Machen was by no means prone to like new technologies just because they were new and “cool” (a word that for him, thankfully, hadn’t yet been given its new meaning). Indeed, his temperament seems to have made him ordinarily skeptical of modern developments. Yet he was open to this new technology of radio. He didn’t reject it, even though its use was dominated by Pentecostal, Catholic, and liberal ministers.
He envisioned accomplishing something new and ambitious with it—the popularization of orthodox, Reformed Christian doctrine—and, on its basis, doing direct evangelism to the masses. None of his Princeton colleagues and predecessors in the academy had ever tried anything like it. Nor, really, were any of his contemporaries in the gospel ministry of the church capable of it, even if they were motivated to try.
We should be as ready as Machen was to be open to new ways of reaching people with gospel truth.
There has always been a pessimism among conservative Reformed people that our doctrine simply can’t be expressed in a fashion that has any kind of broader appeal. Machen, on the other hand, did not refrain from media just because it had been misused. He did not fear or oppose innovation, even though he was judicious in his use of it. And he was not pessimistic about the popular appeal of orthodox doctrine, even as he was experiencing heartbreaking rejection on so many fronts because of his stand for it.
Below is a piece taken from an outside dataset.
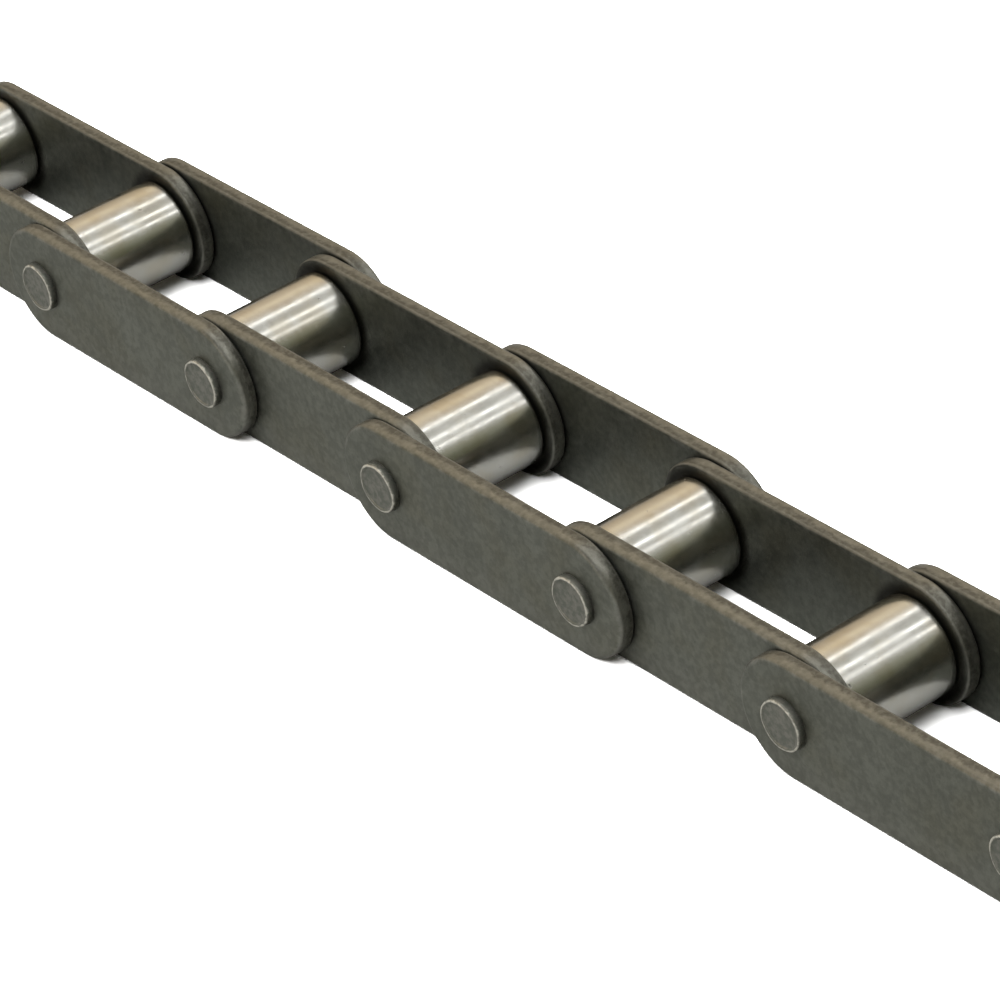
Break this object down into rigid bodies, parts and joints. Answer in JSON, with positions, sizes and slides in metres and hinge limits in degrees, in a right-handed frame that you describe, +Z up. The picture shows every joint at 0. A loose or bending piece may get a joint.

5. We should learn from Machen that we must not just hold our doctrine intellectually—we must let it shape our inward life and heart.
Repeated readings of this material have impressed me with how much Machen simply rejoiced and exulted in the doctrines of the Reformed faith. Despite his being a very rational thinker, he is constantly, spontaneously falling into expressions of gratitude and amazement at the truths he is presenting.
The greatest testimony to this is the now well-known way that Machen faced death itself, recalling the doctrine presented in the second-to-last talk, “The Active Obedience of Christ.” On the day of his death he sent John Murray a telegram message dictated through his nurse. “I’m so thankful for the active obedience of Christ. No hope without it.” Indeed.